张兰眼下忙碌的重点就是建立流程规范。“工程会、财务会、设计会,还没完呢。一会儿还有市场的、人力资源的、IT的会等着呢。”她坚持在建立流程的阶段一手抓,“这段时间,企业正是一个飞跃的时期、在管理上上台阶的时候,可能会牵扯一点精力。这是为日后我的周游列国打下一点儿基础。(笑)”
除此之外,她的战线还在其他的方向扩张,“我是深挖洞。兰晚装、香水、红酒装、调料、中央厨房,都在筹划中。今年先全力以赴做好奥运。”

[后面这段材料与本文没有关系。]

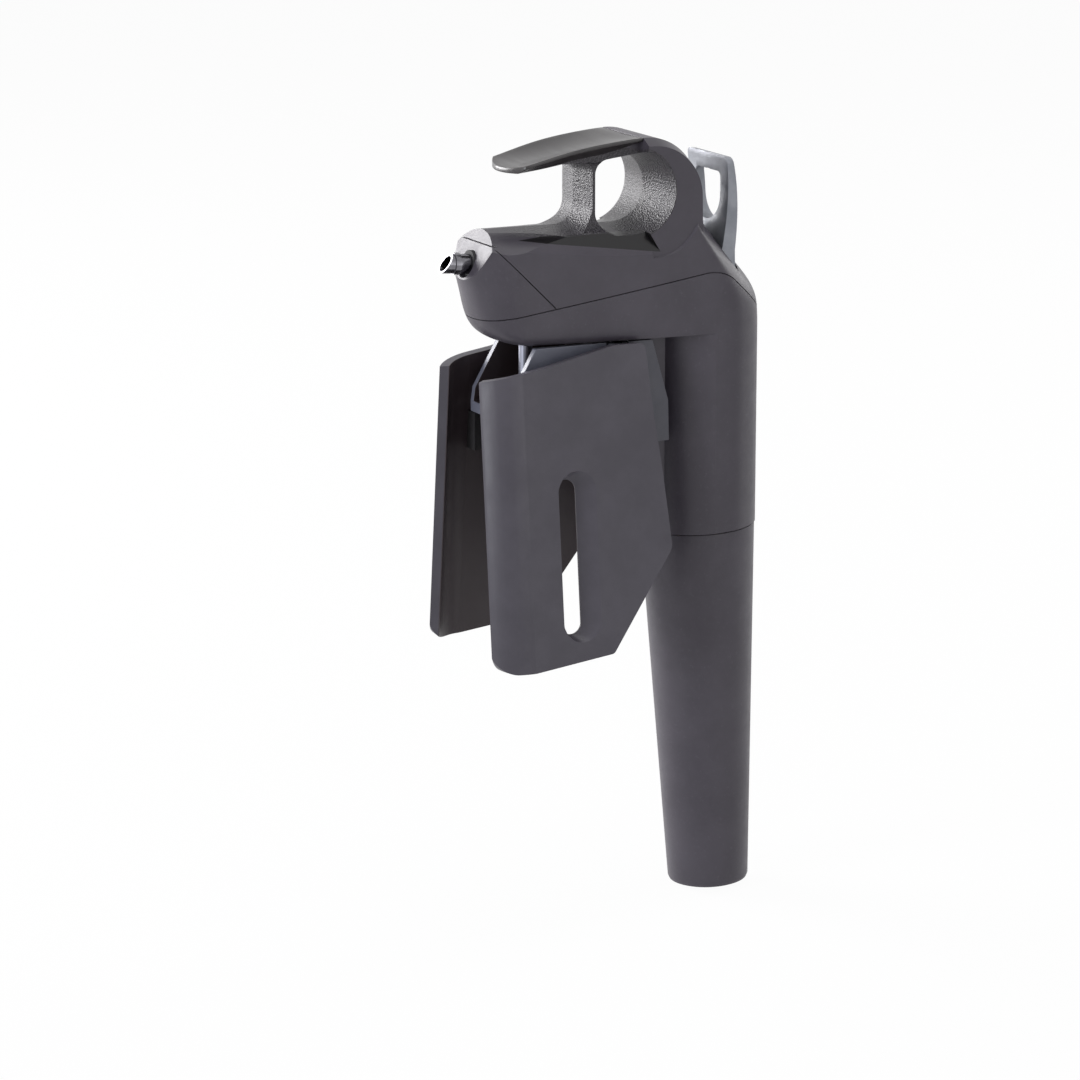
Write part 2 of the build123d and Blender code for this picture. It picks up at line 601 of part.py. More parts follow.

奥运餐饮提供商的身份让张兰高兴,也倍感压力。虽然她觉得国际奥委会不让企业LOGO出现在奥运服务中很遗憾,但是她还是觉得她可以依靠饮食的品质和服务来传递俏江南的信息。“奥运会肯定是不赚钱的,而且还要承担很大风险。食品安全的问题必须从源头抓起。”张兰说。
跟随父母插队在湖北农村度过童年,那时候的张兰是个会放牛、会挑担、会织毛衣、会绣花、调皮捣蛋又瘦骨嶙峋的“小排骨”,30岁时在加拿大,在餐馆打黑工她能一天切六筐土豆丝,至今手上还有一个缝了十几针的伤痕。然而,她在承受坎坷的时候也学会了保持内心的平静和快乐。她选择用顽强不断的抗争抵达自己理想的彼岸。